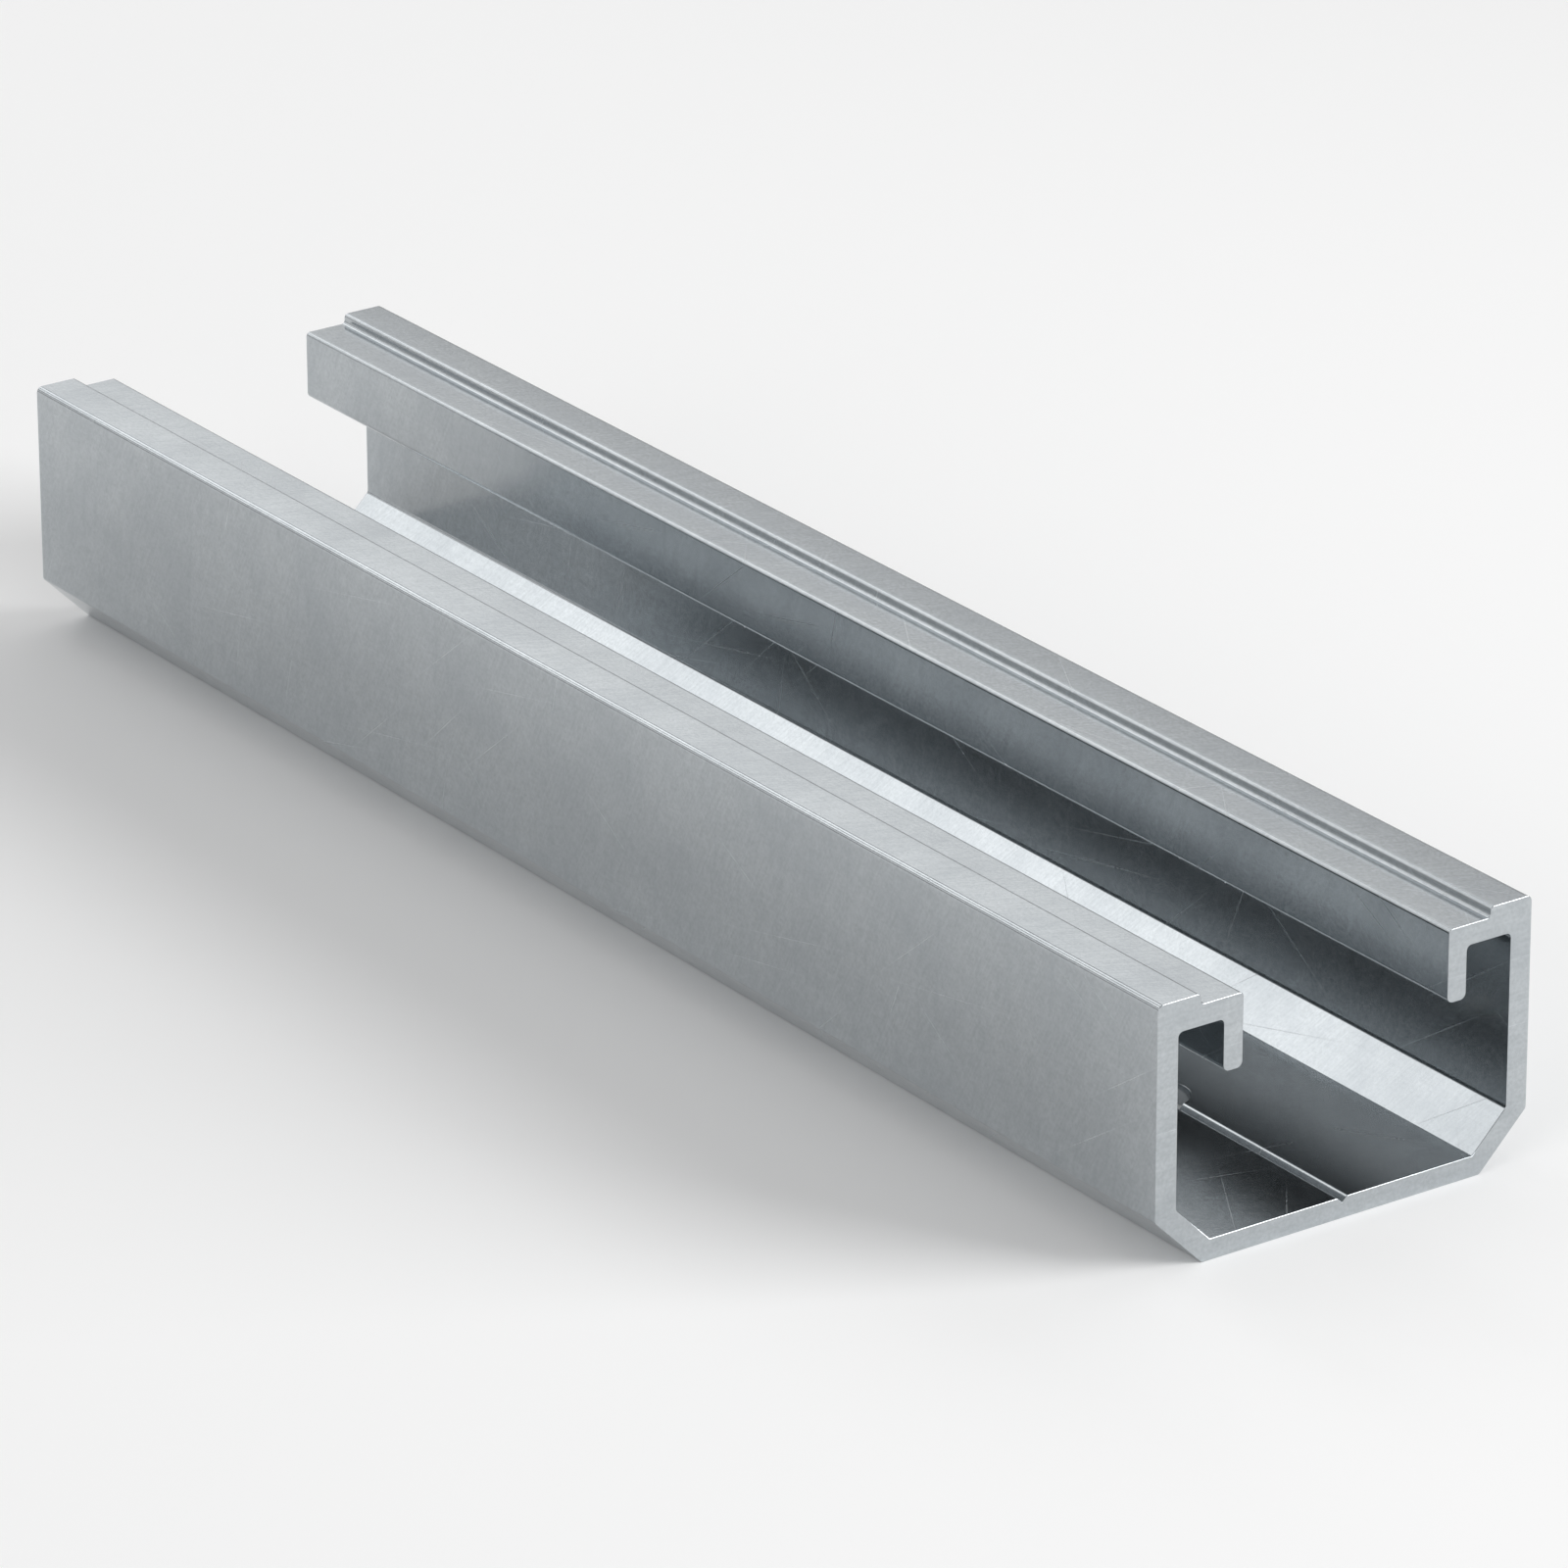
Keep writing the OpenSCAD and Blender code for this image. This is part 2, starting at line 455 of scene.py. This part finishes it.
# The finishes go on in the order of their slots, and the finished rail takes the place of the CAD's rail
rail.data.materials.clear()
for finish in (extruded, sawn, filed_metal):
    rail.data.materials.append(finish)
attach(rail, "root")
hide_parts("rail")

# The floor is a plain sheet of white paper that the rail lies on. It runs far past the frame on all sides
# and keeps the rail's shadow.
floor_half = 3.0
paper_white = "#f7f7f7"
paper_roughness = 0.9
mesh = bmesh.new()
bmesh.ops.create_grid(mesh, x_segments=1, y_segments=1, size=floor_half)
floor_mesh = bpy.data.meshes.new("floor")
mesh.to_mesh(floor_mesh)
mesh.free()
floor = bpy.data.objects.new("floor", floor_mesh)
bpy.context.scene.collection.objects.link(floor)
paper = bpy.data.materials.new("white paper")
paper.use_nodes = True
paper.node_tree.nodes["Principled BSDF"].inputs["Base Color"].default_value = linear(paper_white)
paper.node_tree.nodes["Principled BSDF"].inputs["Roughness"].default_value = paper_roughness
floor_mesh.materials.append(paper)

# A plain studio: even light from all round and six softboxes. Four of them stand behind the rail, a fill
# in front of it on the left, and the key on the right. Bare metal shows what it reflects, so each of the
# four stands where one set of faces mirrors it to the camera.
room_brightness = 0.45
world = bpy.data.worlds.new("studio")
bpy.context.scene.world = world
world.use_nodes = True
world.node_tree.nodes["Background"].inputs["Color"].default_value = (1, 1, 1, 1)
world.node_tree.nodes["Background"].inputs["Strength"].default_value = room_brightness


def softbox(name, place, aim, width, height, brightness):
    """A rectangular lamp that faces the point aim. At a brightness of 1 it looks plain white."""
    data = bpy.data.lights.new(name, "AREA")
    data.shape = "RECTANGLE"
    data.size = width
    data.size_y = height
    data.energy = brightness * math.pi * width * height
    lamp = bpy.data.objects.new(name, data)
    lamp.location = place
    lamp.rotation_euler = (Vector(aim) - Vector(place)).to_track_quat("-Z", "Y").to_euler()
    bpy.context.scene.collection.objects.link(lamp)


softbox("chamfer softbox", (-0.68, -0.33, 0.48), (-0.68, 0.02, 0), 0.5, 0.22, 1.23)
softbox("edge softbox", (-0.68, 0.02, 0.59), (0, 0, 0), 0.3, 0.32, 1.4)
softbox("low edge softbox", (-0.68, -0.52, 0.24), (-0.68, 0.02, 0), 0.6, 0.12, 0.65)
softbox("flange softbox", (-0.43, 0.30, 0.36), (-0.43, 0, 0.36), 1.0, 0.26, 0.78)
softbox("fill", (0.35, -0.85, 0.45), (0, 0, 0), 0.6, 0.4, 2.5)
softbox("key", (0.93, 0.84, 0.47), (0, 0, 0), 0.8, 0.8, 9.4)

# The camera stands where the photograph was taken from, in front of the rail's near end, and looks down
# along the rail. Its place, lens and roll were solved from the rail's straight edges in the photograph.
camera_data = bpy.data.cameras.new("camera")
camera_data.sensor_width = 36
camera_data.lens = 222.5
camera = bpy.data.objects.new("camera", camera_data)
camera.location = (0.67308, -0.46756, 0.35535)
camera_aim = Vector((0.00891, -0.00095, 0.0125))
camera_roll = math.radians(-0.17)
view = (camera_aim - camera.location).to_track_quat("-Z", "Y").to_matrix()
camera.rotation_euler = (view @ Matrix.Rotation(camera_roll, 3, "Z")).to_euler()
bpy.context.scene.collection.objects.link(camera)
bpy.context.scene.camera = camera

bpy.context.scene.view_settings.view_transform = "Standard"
---
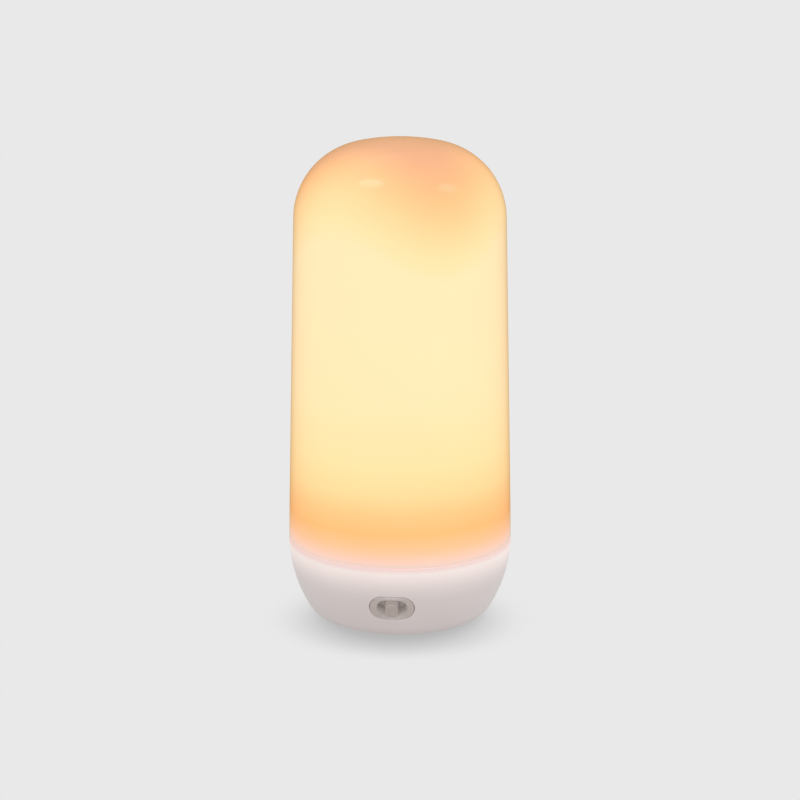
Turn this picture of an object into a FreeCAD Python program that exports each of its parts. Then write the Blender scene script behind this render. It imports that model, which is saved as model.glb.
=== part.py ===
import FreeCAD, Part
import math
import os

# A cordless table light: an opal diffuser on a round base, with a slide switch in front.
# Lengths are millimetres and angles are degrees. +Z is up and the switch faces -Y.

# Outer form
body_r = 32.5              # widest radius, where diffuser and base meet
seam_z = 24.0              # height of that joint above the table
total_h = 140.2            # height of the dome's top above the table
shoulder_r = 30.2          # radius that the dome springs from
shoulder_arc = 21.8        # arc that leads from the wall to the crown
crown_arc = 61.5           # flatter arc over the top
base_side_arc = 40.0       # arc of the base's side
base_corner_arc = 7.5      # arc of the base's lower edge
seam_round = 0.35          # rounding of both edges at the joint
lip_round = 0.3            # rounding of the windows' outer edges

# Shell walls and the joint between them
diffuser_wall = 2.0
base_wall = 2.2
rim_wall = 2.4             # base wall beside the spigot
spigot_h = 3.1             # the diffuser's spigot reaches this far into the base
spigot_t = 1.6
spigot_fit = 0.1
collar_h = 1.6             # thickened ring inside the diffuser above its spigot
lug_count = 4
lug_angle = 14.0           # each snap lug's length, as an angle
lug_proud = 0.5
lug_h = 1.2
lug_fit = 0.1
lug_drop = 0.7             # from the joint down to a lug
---
▶ [WHAT THE TASK ASKS] Starting at the line that holds "Keep writing the", copy each line exactly and stop after the line that holds "rail.data.materials.append(finish)".

▶ [EXERCISE RESPONSE]
Keep writing the OpenSCAD and Blender code for this image. This is part 2, starting at line 455 of scene.py. This part finishes it.
# The finishes go on in the order of their slots, and the finished rail takes the place of the CAD's rail
rail.data.materials.clear()
for finish in (extruded, sawn, filed_metal):
    rail.data.materials.append(finish)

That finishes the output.